— REQUIREMENT —
Return the listing word for word, as given.

— DATA LINES —
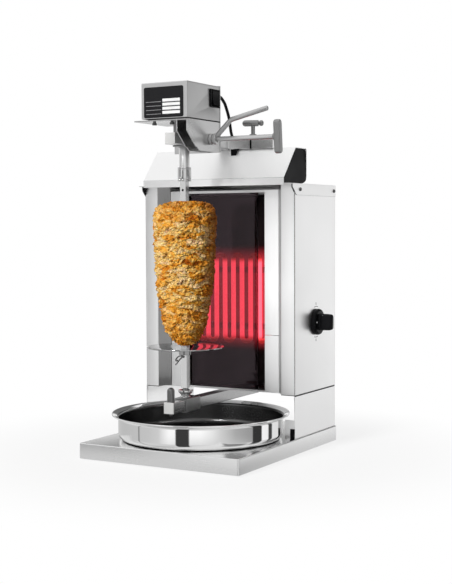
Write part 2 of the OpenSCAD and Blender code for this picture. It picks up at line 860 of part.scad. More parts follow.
module stop_screw() {
  low = lower_z - arm_s / 2;
  color(dark_steel) {
    rod_z(stop_grip_r, [0, stop_y, lower_z + arm_s / 2 + free_gap], stop_grip_h - stop_grip_r);
    intersection() {
      translate([0, stop_y, lower_z + arm_s / 2 + free_gap + stop_grip_h - stop_grip_r])
        sphere(r = stop_grip_r);
      rod_z(stop_grip_r, [0, stop_y, lower_z + arm_s / 2 + free_gap + stop_grip_h - stop_grip_r],
            stop_grip_r);
    }
    rod_z(stop_r, [0, stop_y, low - stop_clear], arm_s + stop_clear + free_gap);
    translate([0, stop_y, low - stop_clear - stop_tip / 2])
      cylinder(r1 = stop_r / 3, r2 = stop_r, h = stop_tip / 2);
  }
}

// T screw on the cross support
t_stem_r = 3.5;
t_flange_r = 6.5;
t_flange_t = 6.8;
t_stem_h = 21;
t_head_l = 38;
t_head_s = 11;
t_turn = 18;

module t_bar(l, s) {
  for (x = [-1, 1]) translate([x * (l - s) / 2, 0, 0]) sphere(r = s / 2);
  rod_x(s / 2, [(s - l) / 2, 0, 0], l - s);
}

module cross_screw() {
  top = upper_z + arm_s / 2;
  color(dark_steel) translate([kerf_x, bar_y, 0]) rotate([0, 0, t_turn]) {
    rod_z(t_stem_r, [0, 0, upper_z + inner_bar_s / 2 + free_gap / 2],
          top + t_stem_h - upper_z - inner_bar_s / 2);
    rod_z(t_flange_r, [0, 0, top + slide_gap], t_flange_t);
    translate([0, 0, top + t_stem_h + t_head_s / 2 - overrun]) t_bar(t_head_l, t_head_s);
  }
}

// Bracket under the motor: base plate, back plate, right plate and inner plate
wing = 16;                                // left wing of the base plate beyond the cover
inner_plate_x = 25;
back_plate_t = 1.5;
back_plate_out = 1.2;
back_plate_low = 48;                      // reach of the back plate below the base plate

// Side plate seen from the right, as shares of the cover's depth and of the plate's drop
plate_shares = [[0, 0], [0, 0.36], [0.258, 0.87], [0.306, 0.89], [0.363, 1], [1, 1], [1, 0]];

module side_plate_outline() {
  polygon([for (p = plate_shares) [cover_front + p.x * cover_d, plate_z - p.y * back_plate_low]]);
  // its upper edge runs into the base plate
  translate([cover_front + cap_bevel, plate_z - plate_t / 2]) square([cover_d - cap_bevel, plate_t]);
}

module drive_bracket() {
  right = cover_w / 2;
  color(steel) difference() {
    union() {
      slab([-right - wing, cover_front + cap_bevel, plate_z], [right, cover_back, plate_z + plate_t]);
      slab([-right - back_plate_out, cover_back, plate_z - back_plate_low],
           [right + back_plate_out, cover_back + back_plate_t, cover_z + cover_h + overrun]);
      prism_x(right - plate_t, right) side_plate_outline();
      prism_x(inner_plate_x - plate_t, inner_plate_x) side_plate_outline();
    }
    rod_z(shaft_r + shaft_clear, [0, spit_y, plate_z - overrun], plate_t + 2 * overrun);
    rod_x(spindle_r + free_gap, [inner_plate_x - 2 * plate_t, spindle_y, upper_z],
          right);
    slab([-slider_s / 2 - free_gap, cover_back - overrun, upper_z - slider_s / 2 - free_gap],
         [slider_s / 2 + free_gap, cover_back + back_plate_t + overrun,
          upper_z + slider_s / 2 + free_gap]);
    rod_y(lead_r + free_gap, [lead_exit.x, cover_back - overrun, lead_exit.z], back_plate_t + 2 * overrun);
  }
}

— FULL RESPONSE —
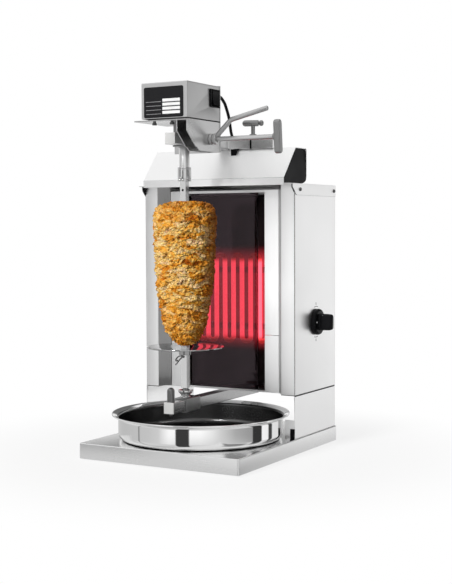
Write part 2 of the OpenSCAD and Blender code for this picture. It picks up at line 860 of part.scad. More parts follow.
module stop_screw() {
  low = lower_z - arm_s / 2;
  color(dark_steel) {
    rod_z(stop_grip_r, [0, stop_y, lower_z + arm_s / 2 + free_gap], stop_grip_h - stop_grip_r);
    intersection() {
      translate([0, stop_y, lower_z + arm_s / 2 + free_gap + stop_grip_h - stop_grip_r])
        sphere(r = stop_grip_r);
      rod_z(stop_grip_r, [0, stop_y, lower_z + arm_s / 2 + free_gap + stop_grip_h - stop_grip_r],
            stop_grip_r);
    }
    rod_z(stop_r, [0, stop_y, low - stop_clear], arm_s + stop_clear + free_gap);
    translate([0, stop_y, low - stop_clear - stop_tip / 2])
      cylinder(r1 = stop_r / 3, r2 = stop_r, h = stop_tip / 2);
  }
}

// T screw on the cross support
t_stem_r = 3.5;
t_flange_r = 6.5;
t_flange_t = 6.8;
t_stem_h = 21;
t_head_l = 38;
t_head_s = 11;
t_turn = 18;

module t_bar(l, s) {
  for (x = [-1, 1]) translate([x * (l - s) / 2, 0, 0]) sphere(r = s / 2);
  rod_x(s / 2, [(s - l) / 2, 0, 0], l - s);
}

module cross_screw() {
  top = upper_z + arm_s / 2;
  color(dark_steel) translate([kerf_x, bar_y, 0]) rotate([0, 0, t_turn]) {
    rod_z(t_stem_r, [0, 0, upper_z + inner_bar_s / 2 + free_gap / 2],
          top + t_stem_h - upper_z - inner_bar_s / 2);
    rod_z(t_flange_r, [0, 0, top + slide_gap], t_flange_t);
    translate([0, 0, top + t_stem_h + t_head_s / 2 - overrun]) t_bar(t_head_l, t_head_s);
  }
}

// Bracket under the motor: base plate, back plate, right plate and inner plate
wing = 16;                                // left wing of the base plate beyond the cover
inner_plate_x = 25;
back_plate_t = 1.5;
back_plate_out = 1.2;
back_plate_low = 48;                      // reach of the back plate below the base plate

// Side plate seen from the right, as shares of the cover's depth and of the plate's drop
plate_shares = [[0, 0], [0, 0.36], [0.258, 0.87], [0.306, 0.89], [0.363, 1], [1, 1], [1, 0]];

module side_plate_outline() {
  polygon([for (p = plate_shares) [cover_front + p.x * cover_d, plate_z - p.y * back_plate_low]]);
  // its upper edge runs into the base plate
  translate([cover_front + cap_bevel, plate_z - plate_t / 2]) square([cover_d - cap_bevel, plate_t]);
}

module drive_bracket() {
  right = cover_w / 2;
  color(steel) difference() {
    union() {
      slab([-right - wing, cover_front + cap_bevel, plate_z], [right, cover_back, plate_z + plate_t]);
      slab([-right - back_plate_out, cover_back, plate_z - back_plate_low],
           [right + back_plate_out, cover_back + back_plate_t, cover_z + cover_h + overrun]);
      prism_x(right - plate_t, right) side_plate_outline();
      prism_x(inner_plate_x - plate_t, inner_plate_x) side_plate_outline();
    }
    rod_z(shaft_r + shaft_clear, [0, spit_y, plate_z - overrun], plate_t + 2 * overrun);
    rod_x(spindle_r + free_gap, [inner_plate_x - 2 * plate_t, spindle_y, upper_z],
          right);
    slab([-slider_s / 2 - free_gap, cover_back - overrun, upper_z - slider_s / 2 - free_gap],
         [slider_s / 2 + free_gap, cover_back + back_plate_t + overrun,
          upper_z + slider_s / 2 + free_gap]);
    rod_y(lead_r + free_gap, [lead_exit.x, cover_back - overrun, lead_exit.z], back_plate_t + 2 * overrun);
  }
}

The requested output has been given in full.